Khalid feels he has reached a goal with the National Register of Historic Places listing and the entry in the Guinness World Records. “The name of Lusk is in the book of the world!” he pronounced.
C&H Refinery dedicated
The Lusk Herald, July 20, 2011
By Adam Louis, Contributing Writer
A rare, very small oil refinery gets its time in the sun.
The Wyoming State Historic Preservation Office, town officials and residents gathered to honor C&H Refinery by dedicating an interpretive sign explaining the illustrious history of the small refinery Friday morning.
C&H began operations in 1933 and closed in the late 1970’s.
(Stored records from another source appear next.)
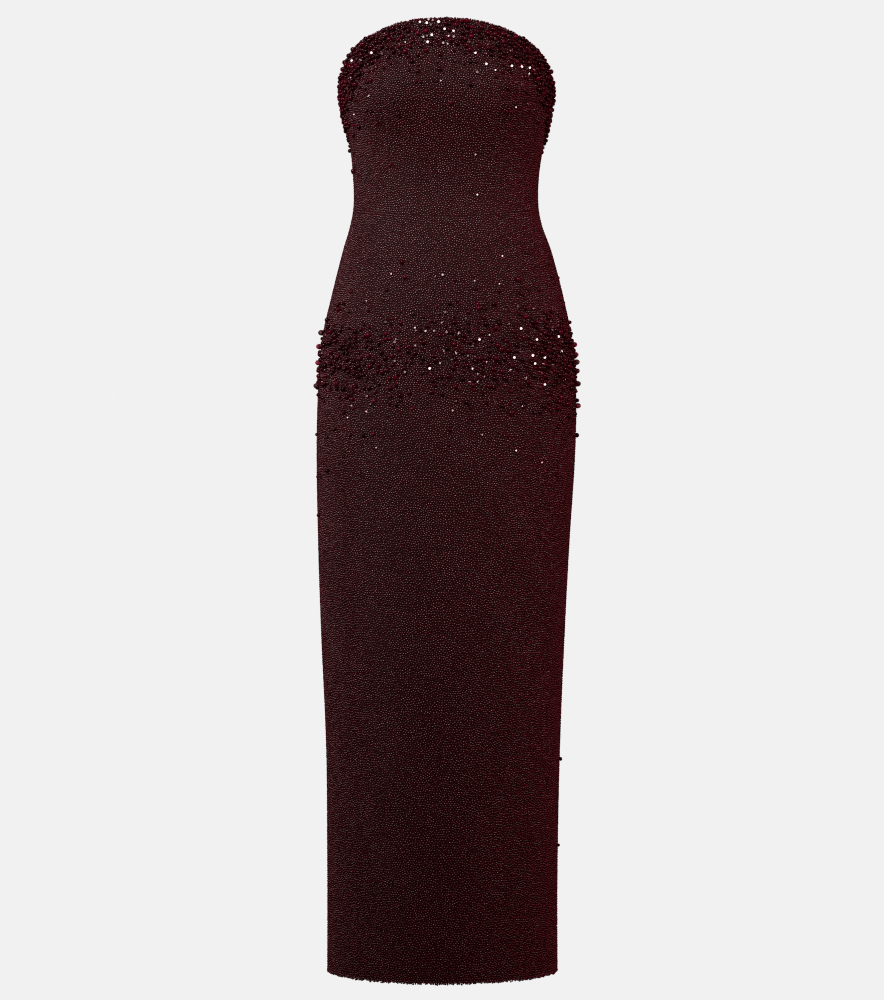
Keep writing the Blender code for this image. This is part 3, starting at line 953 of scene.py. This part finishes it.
def spread_apart(turn, height):
    """One pass of moving each bead away from those too near it."""
    points = surface(turn, height)
    tree = tree_of(points)
    found = (tree.find_n(point, SEED_NEIGHBOURS + 1)[1:] for point in points)
    near = np.array([[other[1] for other in others] for others in found])
    apart = points[:, None, :] - points[near]
    distance = np.maximum(np.linalg.norm(apart, axis=-1, keepdims=True), 1e-6)
    push = np.sum(apart / distance * np.maximum(SEED_APART - distance, 0.0) * SEED_PUSH, axis=1)
    round_it, up = slopes(turn, height)
    turn = turn + np.sum(push * round_it, axis=-1) / np.sum(round_it**2, axis=-1)
    height = height + np.sum(push * up, axis=-1) / np.sum(up**2, axis=-1)
    return wrapped(turn), height


def under_gems(points):
    """True for the seed beads that a large bead sits on."""
    tree = tree_of(points)
    covered = np.zeros(len(points), bool)
    for place, size in zip(surface(gem_turn, gem_height), gem_size):
        for found in tree.find_range(place, size * GEM_COVERS):
            covered[found[1]] = True
    return covered


seed_turn, seed_height = kept_off_seams(*shaken_rows())
for _ in range(SEED_SPREADS):
    seed_turn, seed_height = kept_off_seams(*spread_apart(seed_turn, seed_height))
bare = ~under_gems(surface(seed_turn, seed_height))
seed_turn, seed_height = seed_turn[bare], seed_height[bare]
seed_panel = panel_of(seed_turn, seed_height)
SEED = seed_shape()
EDGE_BEAD = ball_shape()


def make_small_beads(name, shape, centres, frames, sizes, flat, tone):
    """Small beads of one shape as one mesh, each with its own tone and polish."""
    points, triangles, normals, bake = scatter(shape, centres, frames, sizes, flat)
    each = len(shape.points)
    polish = dice.uniform(0, 1, len(tone))
    facts = {"tone": np.repeat(tone, each), "polish": np.repeat(polish, each)}
    made = new_mesh(name, points, triangles, (seed_glass,), normals, bake, facts)
    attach(made, "gown")


def make_seeds(name, chosen):
    """The low domes of one panel, or of a half of it."""
    turn, height = seed_turn[chosen], seed_height[chosen]
    count = len(turn)
    size = np.clip(dice.normal(SEED_ROUND, SEED_ROUND_SPREAD, count), *SEED_ROUND_LIMITS)
    tall = SEED_TALL * dice.uniform(*SEED_TALL_SHARES, count)
    frames = frames_at(turn, height, SEED_TILT)
    flat = dice.uniform(*SEED_FLAT, count)
    patch = np.sin(turn * 0.11 + 3 * np.sin(height * 19)) * np.sin(height * 31 + turn * 0.05)
    tone = np.clip(dice.beta(*SEED_TONE_BETA, count) + SEED_PATCHES * patch, 0, 1)
    centres, sizes = under(turn, height, CLOTH_DEPTH), np.stack((size, size, tall), axis=-1)
    make_small_beads(name, SEED, centres, frames, sizes, flat, tone)


for number, panel in enumerate(PANELS):
    chosen = seed_panel == number
    if panel.name == "skirt_front":
        half = float(np.median(seed_height[chosen]))
        make_seeds("seed_beads_skirt_front_upper", chosen & (seed_height >= half))
        make_seeds("seed_beads_skirt_front_lower", chosen & (seed_height < half))
    else:
        make_seeds("seed_beads_" + panel.name, chosen)


# Beads along the neckline and the hem

EDGE_TURNS = 1441
EDGE_PITCH = 0.00255
EDGE_SHAKE = 0.0003
EDGE_ROUND = 0.00150
EDGE_ROUND_SHARES = (0.85, 1.15)
EDGE_DEPTH = 0.00125
EDGE_TILT = 0.3
EDGE_TONES = (0.35, 1.0)
EDGE_STRAY_MOST = 0.0013
EDGE_ROWS = (("neckline_beads", neckline, 0.0002, 0.0004), ("hem_beads", flat_zero, -0.0003, 0.0006))
HALVES = (("_front", 0.0, SIDE), ("_back", SIDE, BACK))


def edge_turns(edge, pitch):
    """Turns of evenly spaced places along an edge, from centre back right round."""
    turn = np.linspace(-BACK, BACK, EDGE_TURNS)
    away = (BACK - np.abs(turn)) * per_degree(turn, edge(turn))
    turn = turn[away > back_gap(edge(turn)) + EDGE_ROUND]
    reach = reach_along(turn, edge(turn))
    return np.interp(np.linspace(0, reach[-1], round(reach[-1] / pitch)), reach, turn)


def make_edge_beads(name, edge, proud, stray, nearest, furthest):
    """One half of a row of round beads, each a little off the edge."""
    turn = edge_turns(edge, EDGE_PITCH)
    turn = turn[(np.abs(turn) >= nearest) & (np.abs(turn) < furthest)]
    count = len(turn)
    turn = turn + dice.normal(0, EDGE_SHAKE, count) / per_degree(turn, edge(turn))
    height = edge(turn) + np.clip(dice.normal(proud, stray, count), -EDGE_STRAY_MOST, EDGE_STRAY_MOST)
    size = EDGE_ROUND * dice.uniform(*EDGE_ROUND_SHARES, count)
    frames = frames_at(turn, height, EDGE_TILT)
    tone = dice.uniform(*EDGE_TONES, count)
    centres, sizes = under(turn, height, EDGE_DEPTH), np.stack((size, size, size), axis=-1)
    make_small_beads(name, EDGE_BEAD, centres, frames, sizes, 1.0, tone)


for row, edge, proud, stray in EDGE_ROWS:
    for half, nearest, furthest in HALVES:
        make_edge_beads(row + half, edge, proud, stray, nearest, furthest)


# Zip: its teeth on the inner face of the tape, and finishes for the tape, the slider and the pull

TOOTH_FIRST = 0.008
TOOTH_PITCH = 0.0016
TOOTH_STAGGER = 0.0007
TOOTH_REACH = 0.0022
TOOTH_WIDE = 0.00055
TOOTH_TALL = 0.00055
ZIP_TOP_CLEAR = 0.013
TAPE_FACE = WALL + SEAM + TAPE_THICK


def block_shape(bevel):
    """A block from -1 to 1 along X and Y and 0 to 1 up, its top edges bevelled."""
    foot = np.array([(-1, -1, 0), (1, -1, 0), (1, 1, 0), (-1, 1, 0)], float)
    waist = foot + (0, 0, 1 - bevel)
    top = foot * (1 - bevel, 1 - bevel, 0) + (0, 0, 1)
    points = np.vstack((foot, waist, top))
    triangles = [(8, 9, 10), (8, 10, 11), (2, 1, 0), (3, 2, 0)]
    for level in (0, 4):
        for n in range(4):
            after = (n + 1) % 4
            corner, over = level + n, level + 4 + n
            triangles += [(corner, level + after, over), (level + after, level + 4 + after, over)]
    reach = np.repeat((0.46, 0.34, 0.2), 4)
    tile = unit(points[:, :2]) * reach[:, None] + 0.5
    return Shape(points, np.array(triangles), None, tile)


def inward_blocks(turn, height, depth, spin, size, bevel):
    """Blocks that stand into the gown, each spun from lying round it."""
    round_it, up, out = axes(turn, height)
    first = np.cos(spin)[:, None] * -round_it + np.sin(spin)[:, None] * up
    frames = np.stack((first, np.cross(-out, first), -out), axis=1)
    return scatter(block_shape(bevel), under(turn, height, depth), frames, np.tile(size, (len(turn), 1)))


def make_teeth():
    height = np.arange(ZIP_LOW + TOOTH_FIRST, neckline(BACK) - ZIP_TOP_CLEAR, TOOTH_PITCH)
    side = np.where(np.arange(len(height)) % 2, 1.0, -1.0)
    turn = BACK - side * TOOTH_STAGGER / per_degree(BACK, height)
    size = (TOOTH_REACH, TOOTH_WIDE, TOOTH_TALL)
    points, triangles, _, bake = inward_blocks(turn, height, TAPE_FACE, 0 * turn, size, bevel=0.4)
    made = new_mesh("zip_teeth", points, triangles, (lacquer,), bake=bake)
    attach(made, "gown")


def lacquer_material():
    """Dark lacquer over metal, a little worn and uneven."""
    made, tree, shader = new_material("zip lacquer", Metallic=0.85, Coat_Weight=0.4, Coat_Roughness=0.1)
    wear = noise(tree, 900.0, 4.0, 0.6)
    stops = ((0.35, (0.030, 0.006, 0.009)), (0.72, (0.085, 0.022, 0.028)))
    rough = spread(tree, wear, 0.22, 0.42)
    finish_with(tree, shader, ramp(tree, wear, stops), rough, wear, 0.00003)
    return made


def tape_material():
    """The zip's tape: a close herringbone of thread, over the object's own coordinates."""
    made, tree, shader = new_material("zip tape weave", Specular_IOR_Level=0.3)
    where = node(tree, "ShaderNodeTexCoord")
    waves = []
    for lean in (0.7, -0.7):
        turned = node(tree, "ShaderNodeMapping", _Rotation=(0.0, lean, 0.0))
        wave = node(tree, "ShaderNodeTexWave", bands_direction="X", _Scale=520.0, _Distortion=0.4)
        tree.links.new(where.outputs["Object"], turned.inputs["Vector"])
        tree.links.new(turned.outputs["Vector"], wave.inputs["Vector"])
        waves.append(wave.outputs["Fac"])
    woven = mixed(tree, 1.0, waves[0], waves[1], "LIGHTEN")
    stops = ((0.2, (0.008, 0.0025, 0.0035)), (0.9, (0.026, 0.009, 0.012)))
    rough = spread(tree, woven, 0.9, 0.65)
    finish_with(tree, shader, ramp(tree, woven, stops), rough, woven, 0.00006)
    return made


lacquer = lacquer_material()
tape_weave = tape_material()
for name, finish in (("zip_tape", tape_weave), ("zip_slider", lacquer), ("zip_pull", lacquer)):
    for held in frame["nodes"][name].material_slots:
        held.material = finish
make_teeth()


# Stitches inside, which hold the neckline, the hem and the zip's tape

STITCH_LONG = 0.0024
STITCH_WIDE = 0.00022
STITCH_TALL = 0.00026
STITCH_PITCH = 0.0046
STITCH_SPIN = 0.06
STITCH_ROWS = ((neckline, -0.008), (flat_zero, 0.018))
TAPE_STITCH_IN = 0.0015
TAPE_STITCH_CLEAR = 0.004


def make_stitches():
    places = []
    for edge, off in STITCH_ROWS:
        turn = edge_turns(edge, STITCH_PITCH)
        height = edge(turn) + off
        clear = (BACK - np.abs(turn)) * per_degree(turn, height) > TAPE_HALF_WIDE + STITCH_LONG
        places.append((turn[clear], height[clear], WALL, 0.0))
    height = np.arange(ZIP_LOW + TAPE_STITCH_CLEAR, neckline(BACK) - TAPE_STITCH_CLEAR, STITCH_PITCH)
    for side in (1, -1):
        turn = side * (BACK - (TAPE_HALF_WIDE - TAPE_STITCH_IN) / per_degree(BACK, height))
        places.append((turn, height, TAPE_FACE, math.pi / 2))
    size, parts = (STITCH_LONG / 2, STITCH_WIDE, STITCH_TALL), []
    for turn, height, depth, spin in places:
        spin = spin + dice.normal(0, STITCH_SPIN, len(turn))
        parts.append(inward_blocks(turn, height, depth, spin, size, bevel=0.5))
    points, triangles, _, bake = joined(parts)
    made = new_mesh("stitches", points, triangles, (thread,), bake=bake)
    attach(made, "gown")


def thread_material():
    """Twisted sewing thread, a little lighter than the cloth."""
    made, tree, shader = new_material("sewing thread", Specular_IOR_Level=0.4)
    twist = noise(tree, 1800.0)
    stops = ((0.3, (0.035, 0.008, 0.011)), (0.7, (0.075, 0.018, 0.024)))
    rough = spread(tree, twist, 0.7, 0.5)
    finish_with(tree, shader, ramp(tree, twist, stops), rough, twist, 0.00005)
    return made


thread = thread_material()
make_stitches()


# Stage

PALE = 0.879
PALE_STRAY = 0.002
ROOM_LIGHT = (0.110, 0.006, 0.012)
FLOOR_RADIUS = 60.0
FLOOR_UNDER_HEM = 0.12


def make_stage():
    world = bpy.data.worlds.new("pale room")
    scene.world = world
    world.use_nodes = True
    tree = world.node_tree
    seen, light = tree.nodes["Background"], node(tree, "ShaderNodeBackground")
    seen.inputs["Color"].default_value = (PALE, PALE, PALE, 1.0)
    light.inputs["Color"].default_value = (*ROOM_LIGHT, 1.0)
    mix, path = node(tree, "ShaderNodeMixShader"), node(tree, "ShaderNodeLightPath")
    tree.links.new(path.outputs["Is Camera Ray"], mix.inputs[0])
    tree.links.new(light.outputs[0], mix.inputs[1])
    tree.links.new(seen.outputs[0], mix.inputs[2])
    tree.links.new(mix.outputs[0], tree.nodes["World Output"].inputs["Surface"])

    made, tree, shader = new_material(
        "pale floor", Base_Color=(0, 0, 0, 1.0), Specular_IOR_Level=0.0, Emission_Color=(1.0, 1.0, 1.0, 1.0)
    )
    pale = spread(tree, noise(tree, 3.0), PALE - PALE_STRAY, PALE + PALE_STRAY)
    tree.links.new(pale, shader.inputs["Emission Strength"])
    bpy.ops.mesh.primitive_circle_add(
        vertices=96, radius=FLOOR_RADIUS, fill_type="NGON", location=(0, 0, -HOLD_HEIGHT - FLOOR_UNDER_HEM)
    )
    floor = bpy.context.object
    floor.name = "floor"
    floor.data.materials.append(made)
    for rays in ("diffuse", "glossy", "transmission", "shadow"):
        setattr(floor, "visible_" + rays, False)


def add_light(name, place, target, size, power, colour, spread_angle=180.0):
    """A soft box that shines from a place at a target, and isn't seen itself."""
    data = bpy.data.lights.new(name, "AREA")
    data.spread = math.radians(spread_angle)
    data.shape = "RECTANGLE"
    data.size, data.size_y = size
    data.energy = power
    data.color = colour
    made = new_object(name, data)
    made.location = place
    away = np.array(place, float) - np.array(target, float)
    lean = math.atan2(math.hypot(away[0], away[1]), away[2])
    made.rotation_euler = (lean, 0.0, math.atan2(away[0], -away[1]))
    made.visible_camera = False
    return made


def make_lights():
    bust, middle = (0.0, 0.0, -0.1), (0.0, 0.0, -0.5)
    white, warm = (1.0, 0.96, 0.97), (1.0, 0.24, 0.30)
    add_light("key", KEY_AT, bust, (0.9, 0.9), 4.2, white, KEY_SPREAD)
    add_light("fill", (1.5, -2.6, 0.8), bust, (0.8, 1.2), 4.4, white)
    add_light("side_right", (2.4, -0.25, 0.1), middle, (1.2, 2.0), 17.0, warm)
    add_light("side_left", (-2.4, 0.3, 0.1), middle, (1.2, 2.0), 13.0, (1.0, 0.62, 0.67))
    back = add_light("back", (0.0, 2.1, 1.5), bust, (1.4, 0.9), 80.0, white)
    flagged = bpy.data.collections.new("lit from behind")
    for piece in scene.objects:
        front_beads = "beads" in piece.name and "front" in piece.name
        if piece.type == "MESH" and not front_beads:
            flagged.objects.link(piece)
    back.light_linking.receiver_collection = flagged


def make_camera():
    data = bpy.data.cameras.new("camera")
    data.sensor_fit = "VERTICAL"
    data.sensor_height = 36.0
    data.lens = CAMERA_FOCAL_PIXELS * data.sensor_height / PICTURE_HIGH
    made = new_object("camera", data)
    made.location = CAMERA_AT
    made.rotation_euler = (math.pi / 2, 0, 0)
    scene.camera = made


make_stage()
make_lights()
make_camera()
scene.view_settings.view_transform = "Standard"
scene.cycles.use_denoising = False
scene.cycles.filter_width = 1.1
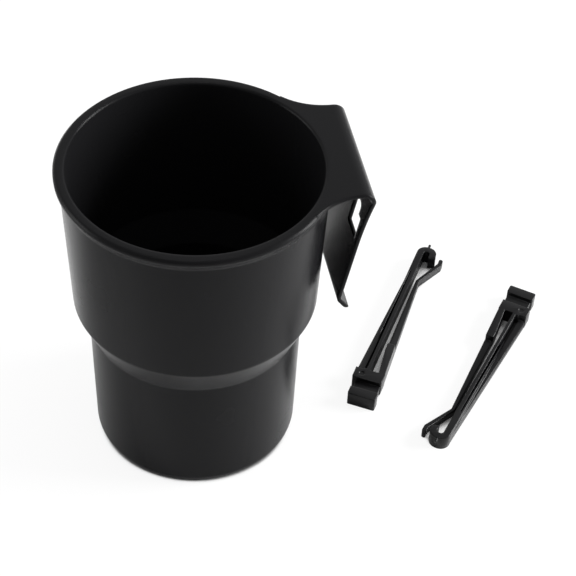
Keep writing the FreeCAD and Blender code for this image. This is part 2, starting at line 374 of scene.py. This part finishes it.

In 1999, the Guinness Book of World Records, listed the refinery as the smallest functioning refinery in the world, and two years later, it was listed in the National Register of Historic Places.
“It is my hope that this sign dedication ceremony will spur a broader interest in determining how the story of the C&H Refinery can be told through the interpretation of the site (for the future), said Jenny Budenborg of the National Trust for Historic Preservation.
Refinery owner Zahir Khalid said the refinery is in the hands of Lusk residents now to continue to restore and preserve.
“I need, other than the help of God, a little bit of help,” Khalid said. “I’m not looking for money; I just need help in stabilizing the site. It would be a very good and important thing for the generations of tomorrow. I have done my job until this moment. I hope to get more hands and complete the program and open it to the public.”
“Because of this refinery, the world will know the name of the town of Lusk.” He added.
“Thank you for this very important sign,” said Lusk Mayor Pat Smith to Historic Preservation Office representatives. “We will do our best to take care of it."